— start COLLECTED DATA —
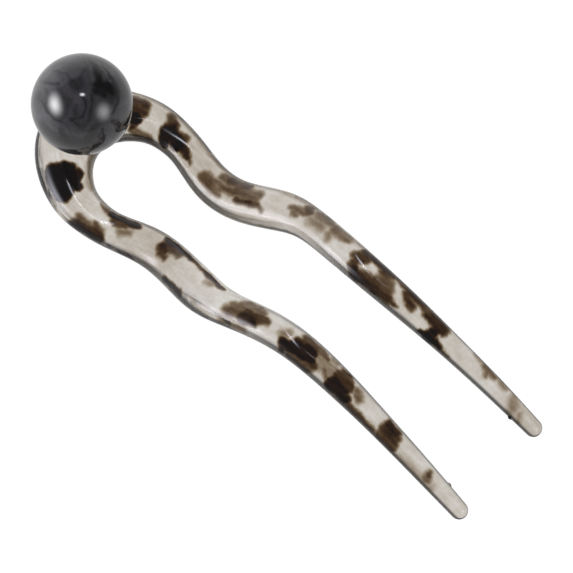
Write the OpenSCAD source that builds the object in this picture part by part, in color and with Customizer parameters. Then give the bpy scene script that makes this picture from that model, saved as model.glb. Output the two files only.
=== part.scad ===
// French hair pin: a wavy two-pronged fork of clear tortoiseshell plastic
// with a large marbled ball on its crown. Millimetres.
// The pin lies as on a table: +X runs from the ball to the prong tips, +Z is up,
// and the origin is under the middle of the pin, on the table.

/* [Ball] */
// Diameter of the ball
ball_d = 20; // [12:0.5:26]
// How deep the ball is let into the top of the crown
seat_depth = 0.5; // [0.2:0.1:1.5]
// Glue gap all round the ball in its seat
seat_gap = 0.15; // [0.1:0.05:0.3]

/* [Crown] */
// Length of the bend, from the ball's axis to where the prongs begin
bow_len = 12; // [10:0.5:18]
// Width of the crown bar under the ball, flat in the plane of the fork
crown_w = 14; // [11:0.25:16]
// Thickness of the crown bar under the ball
crown_t = 9; // [7:0.1:11]

/* [Prongs] */
// Length of the prongs, from the end of the bend to the tips
prong_len = 96; // [70:1:130]
// Distance between the middles of the two prongs at their tips
prong_pitch = 22.4; // [20:0.2:32]
// Width of a prong along its waves
prong_w = 8.4; // [6:0.1:10]
// Thickness of a prong along its waves
prong_t = 6.6; // [5:0.1:8]
// Width of a prong at its tip
tip_w = 3.6; // [2.4:0.1:6]
// Thickness of a prong at its tip
tip_t = 2.8; // [1.8:0.1:4]

/* [Waves] */
// Depth of the sideways waves, each way from the mean line of a prong
wave_d = 1.4; // [0:0.1:2.5]
// Height of the arch of the prongs, from the table to their underside
arch_h = 13; // [0:0.5:20]

/* [Gate marks] */
// Diameter of the small nub where each prong was snapped off its runner
gate_d = 1.2; // [0.6:0.1:1.6]
// How far a nub stands proud of the inner edge of its prong
gate_proud = 0.35; // [0.1:0.05:0.5]
// Distance from the tip of a prong to its nub, along the pin
gate_from_tip = 6.2; // [4:0.2:20]

/* [Peg] */
// Diameter of the hidden peg between the crown and the ball
peg_d = 3; // [2:0.25:4]
// Depth of the peg's hole in the crown, from the bottom of the seat
crown_hole = 4; // [2:0.25:5]
// Depth of the peg's hole in the ball
ball_hole = 6; // [3:0.25:8]
// Glue gap all round the peg and at both its ends
peg_gap = 0.1; // [0.05:0.05:0.2]

/* [Smoothness] */
// Number of facets around a prong
sides = 32; // [24:4:40]
// Number of rings between two rows of the section table
rings_per_row = 4; // [3:1:5]

/* [Hidden] */
$fn = 96;

// The sections of half the fork, from the middle of the crown to a tip.
// bend, along: share of bow_len and share of the prong's reach, along X
// side, wave: share of half the prong pitch and share of wave_d, sideways
// lift: share of arch_h, from the table to the underside
// crown, prong, tip: shares of the crown's, the prong's and the tip's section
sections = [
    // bend  along  side   wave   lift  crown  prong   tip
    [-0.20,  0.00,  0.00,  0.00,  0.00,  1.00,  0.00,  0.00],
    [ 0.05,  0.00,  0.60,  0.00,  0.00,  0.60,  0.40,  0.00],
    [ 0.55,  0.00,  0.93,  0.40,  0.00,  0.20,  0.80,  0.00],
    [ 1.00,  0.00,  0.96,  0.80,  0.00,  0.00,  0.97,  0.00],
    [ 1.00,  0.06,  0.96,  0.45,  0.00,  0.00,  0.89,  0.00],
    [ 1.00,  0.14,  0.95, -1.00,  0.00,  0.00,  0.97,  0.00],
    [ 1.00,  0.22,  0.95, -0.80,  0.07,  0.00,  1.00,  0.00],
    [ 1.00,  0.31,  0.95,  0.72,  0.40,  0.00,  1.02,  0.00],
    [ 1.00,  0.38,  0.95,  1.00,  0.68,  0.00,  0.85,  0.00],
    [ 1.00,  0.46,  0.95,  0.32,  0.90,  0.00,  0.82,  0.00],
    [ 1.00,  0.55,  0.95, -0.25,  1.00,  0.00,  0.79,  0.00],
    [ 1.00,  0.66,  0.95, -0.25,  0.90,  0.00,  0.72,  0.00],
    [ 1.00,  0.78,  0.96, -0.10,  0.66,  0.00,  0.45,  0.35],
    [ 1.00,  0.90,  0.98,  0.00,  0.33,  0.00,  0.20,  0.75],
    [ 1.00,  1.00,  1.00,  0.00,  0.00,  0.00,  0.00,  1.00],
];
last_row = len(sections) - 1;

// A prong's centreline stops short of its end by the round of the tip.
reach = prong_len - tip_w / 2;

// One row of the table in millimetres: x, y, height of the middle, width, thickness
function row_mm(r) = let(thick = r[5] * crown_t + r[6] * prong_t + r[7] * tip_t) [
    r[0] * bow_len + r[1] * reach,
    r[2] * prong_pitch / 2 + r[3] * wave_d,
    r[4] * arch_h + thick / 2,
    r[5] * crown_w + r[6] * prong_w + r[7] * tip_w,
    thick,
];
rows = [for (r = sections) row_mm(r)];

// The rows of the whole fork, mirrored across the crown and run on past the tips
function mirrored(r) = [r[0], -r[1], r[2], r[3], r[4]];
function row_at(i) =
    i < 0 ? mirrored(row_at(-i)) :
    i > last_row ? rows[last_row] + (i - last_row) * (rows[last_row] - rows[last_row - 1]) :
    rows[i];

// A smooth curve through the rows: a cubic B-spline, each of whose controls is
// moved out a little so that the curve passes through its row.
function control(i) = row_at(i) - (row_at(i - 1) - 2 * row_at(i) + row_at(i + 1)) / 6;
function blend(i, f) =
    pow(1 - f, 3) / 6 * control(i - 1)
    + (3 * pow(f, 3) - 6 * f * f + 4) / 6 * control(i)
    + (-3 * pow(f, 3) + 3 * f * f + 3 * f + 1) / 6 * control(i + 1)
    + pow(f, 3) / 6 * control(i + 2);
function section_at(u) = let(i = min(floor(u), last_row - 1)) blend(i, u - i);
function centre_at(u) = let(s = section_at(u)) [s[0], s[1], s[2]];

// The directions of a section: along the prong, flat across it, and over it
step = 0.01;
function unit(v) = v / norm(v);
function along_at(u) = unit(centre_at(u + step) - centre_at(u - step));
function across_at(u) = unit(cross([0, 0, 1], along_at(u)));

// One ring of points around the centreline. Past the end of the prong, round
// is the angle over its tip, from 0 at the last section to 90 at the end.
function ring(u, round, end) = let(
        s = section_at(u),
        ahead = along_at(u),
        across = across_at(u),
        over = cross(ahead, across),
        centre = [s[0], s[1], s[2]] + end * ahead * s[3] / 2 * sin(round)
    )
    [for (k = [0 : sides - 1]) let(a = 360 * k / sides)
        centre + cos(round) * (across * s[3] / 2 * cos(a) + over * s[4] / 2 * sin(a))];

tip_angles = [30, 52, 68, 80];
ring_count = 2 * last_row * rings_per_row + 1;
fork_rings = concat(
    [for (k = [len(tip_angles) - 1 : -1 : 0]) ring(-last_row, tip_angles[k], -1)],
    [for (k = [0 : ring_count - 1]) ring(k / rings_per_row - last_row, 0, 0)],
    [for (a = tip_angles) ring(last_row, a, 1)]
);

// The fork is set down on the table, and the pin's length is centred on the origin.
fork_points = [for (r = fork_rings) each r];
fork_back = min([for (p = fork_points) p[0]]);
fork_front = max([for (p = fork_points) p[0]]);
table_z = min([for (p = fork_points) p[2]]);
pin_back = min(fork_back, -ball_d / 2);
settle = [-(fork_front + pin_back) / 2, 0, -table_z];

// The ball's axis is the origin of the table of sections.
seat_z = crown_t - seat_depth;
ball_z = seat_z + ball_d / 2;

// A gate mark sits on the inner edge, where the prong has this distance to go.
gate_x = bow_len + prong_len - gate_from_tip;
gate_u = last_row - (rows[last_row][0] - gate_x) / (rows[last_row][0] - rows[last_row - 1][0]);

// A closed solid through a list of rings, each joined to the next
module swept(rings) {
    n = len(rings[0]);
    last = len(rings) - 1;
    walls = [for (r = [0 : last - 1], k = [0 : n - 1]) let(k2 = (k + 1) % n)
        each [[r * n + k, (r + 1) * n + k2, r * n + k2], [r * n + k, (r + 1) * n + k, (r + 1) * n + k2]]];
    ends = [[for (k = [0 : n - 1]) k], [for (k = [n - 1 : -1 : 0]) last * n + k]];
    polyhedron(points = [for (r = rings) each r], faces = concat(walls, ends), convexity = 8);
}

// The nub left on the inner edge of the prong on one side, +1 or -1
module gate_mark(side) {
    s = section_at(gate_u);
    inward = -across_at(gate_u) * sign(across_at(gate_u)[1]);
    spot = [s[0], s[1], s[2]] + inward * (s[3] / 2 + gate_proud - gate_d / 2);
    translate([spot[0], side * spot[1], spot[2]]) sphere(d = gate_d, $fn = 24);
}

module fork() {
    color("tan", 0.8) translate(settle) difference() {
        union() {
            swept(fork_rings);
            gate_mark(1);
            gate_mark(-1);
        }
        translate([0, 0, ball_z]) sphere(d = ball_d + 2 * seat_gap);
        translate([0, 0, seat_z - crown_hole])
            cylinder(d = peg_d + 2 * peg_gap, h = crown_hole + seat_depth);
    }
}

module ball() {
    color("dimgray") translate(settle) difference() {
        translate([0, 0, ball_z]) sphere(d = ball_d);
        translate([0, 0, seat_z - seat_depth])
            cylinder(d = peg_d + 2 * peg_gap, h = ball_hole + seat_depth);
    }
}

module ball_peg() {
    color("gainsboro") translate(settle) translate([0, 0, seat_z - crown_hole + peg_gap])
        cylinder(d = peg_d, h = crown_hole + ball_hole - 2 * peg_gap);
}

fork();
ball();
ball_peg();
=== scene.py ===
# %% [markdown]
# # A tortoiseshell french pin with a marbled ball
# A french pin is a two-pronged fork that holds a bun. This one is moulded in clear
# plastic with dark pigment swirled into it, and a glossy marbled ball is glued to its
# crown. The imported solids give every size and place. This lesson dresses them: it
# grows a fine skin over the fork, charts the tortoiseshell on it, marbles the ball,
# and lights the pin the way a product photographer does.

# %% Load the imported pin
import math

import bpy
import numpy as np
from mathutils import Matrix, Vector


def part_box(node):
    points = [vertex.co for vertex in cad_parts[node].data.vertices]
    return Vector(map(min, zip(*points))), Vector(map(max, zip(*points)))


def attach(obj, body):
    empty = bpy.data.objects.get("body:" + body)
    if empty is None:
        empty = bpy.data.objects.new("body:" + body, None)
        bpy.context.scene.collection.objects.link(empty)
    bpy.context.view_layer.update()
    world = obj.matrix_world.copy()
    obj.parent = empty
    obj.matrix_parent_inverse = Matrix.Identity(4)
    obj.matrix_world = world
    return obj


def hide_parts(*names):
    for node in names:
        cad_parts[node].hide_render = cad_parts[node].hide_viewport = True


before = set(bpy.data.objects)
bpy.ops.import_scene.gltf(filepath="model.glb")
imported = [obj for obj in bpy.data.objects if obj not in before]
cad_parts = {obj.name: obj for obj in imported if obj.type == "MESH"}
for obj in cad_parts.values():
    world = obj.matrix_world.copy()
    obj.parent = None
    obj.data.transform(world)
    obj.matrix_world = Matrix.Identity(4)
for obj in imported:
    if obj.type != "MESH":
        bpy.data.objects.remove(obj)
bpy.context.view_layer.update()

MM = 0.001
print("packed pieces:", sorted(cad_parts))

# %% [markdown]
# ## Where the camera stands
# The photograph looks down on the lying pin from well above, over the near prong. The
# angles, the distance and the lens are real settings of a camera on a stand. The lens
# is long, so that the prongs hardly converge.

# %% Place the camera
CAMERA_AZIMUTH = math.radians(40.12)
CAMERA_ELEVATION = math.radians(66.1)
CAMERA_ROLL = math.radians(0.79)
CAMERA_DISTANCE = 700 * MM
CAMERA_TARGET = Vector((2.8, 1.34, 5.03)) * MM
CAMERA_LENS_MM = 225.25


def camera_axes(azimuth, elevation, roll):
    """The right, up and back directions of a camera that looks at the pin."""
    right = Vector((math.cos(azimuth), math.sin(azimuth), 0))
    level = math.cos(elevation)
    back = Vector((math.sin(azimuth) * level, -math.cos(azimuth) * level, math.sin(elevation)))
    up = back.cross(right)
    turned = math.cos(roll) * right + math.sin(roll) * up
    return turned, back.cross(turned), back


def facing(right, up, back, place):
    """A matrix that stands an object at a place with these three axes."""
    turn = Matrix((right, up, back)).transposed().to_4x4()
    turn.translation = place
    return turn


right, up, back = camera_axes(CAMERA_AZIMUTH, CAMERA_ELEVATION, CAMERA_ROLL)
lens = bpy.data.cameras.new("camera")
lens.lens = CAMERA_LENS_MM
lens.sensor_width = 36
lens.clip_start = 0.01
camera = bpy.data.objects.new("camera", lens)
camera.matrix_world = facing(right, up, back, CAMERA_TARGET + CAMERA_DISTANCE * back)
bpy.context.scene.collection.objects.link(camera)
bpy.context.scene.camera = camera
bpy.context.scene.view_settings.view_transform = "Standard"
print("camera at", [round(v, 3) for v in camera.location])

# %% [markdown]
# ## Shader maths as plain expressions
# A procedural finish is arithmetic on patterns. The first class wraps one output of a
# node, so that a line such as `1 - mask * 0.5` adds the Math nodes by itself. Colours
# are mixed in Mix nodes, because a Math node would turn them grey. The second class is
# the node tree they live in: of a material, of a lamp or of the room.

# %% Wrap the sockets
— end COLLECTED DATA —
PROBLEM DETAILS ▸ Start with the line that holds "obj.data.transform(world)" and finish with the line that holds "# is long, so". Transcribe each line in between exactly, and those two as well.

RESULT OF THE EXERCISE ▸
    obj.data.transform(world)
    obj.matrix_world = Matrix.Identity(4)
for obj in imported:
    if obj.type != "MESH":
        bpy.data.objects.remove(obj)
bpy.context.view_layer.update()

MM = 0.001
print("packed pieces:", sorted(cad_parts))

# %% [markdown]
# ## Where the camera stands
# The photograph looks down on the lying pin from well above, over the near prong. The
# angles, the distance and the lens are real settings of a camera on a stand. The lens
# is long, so that the prongs hardly converge.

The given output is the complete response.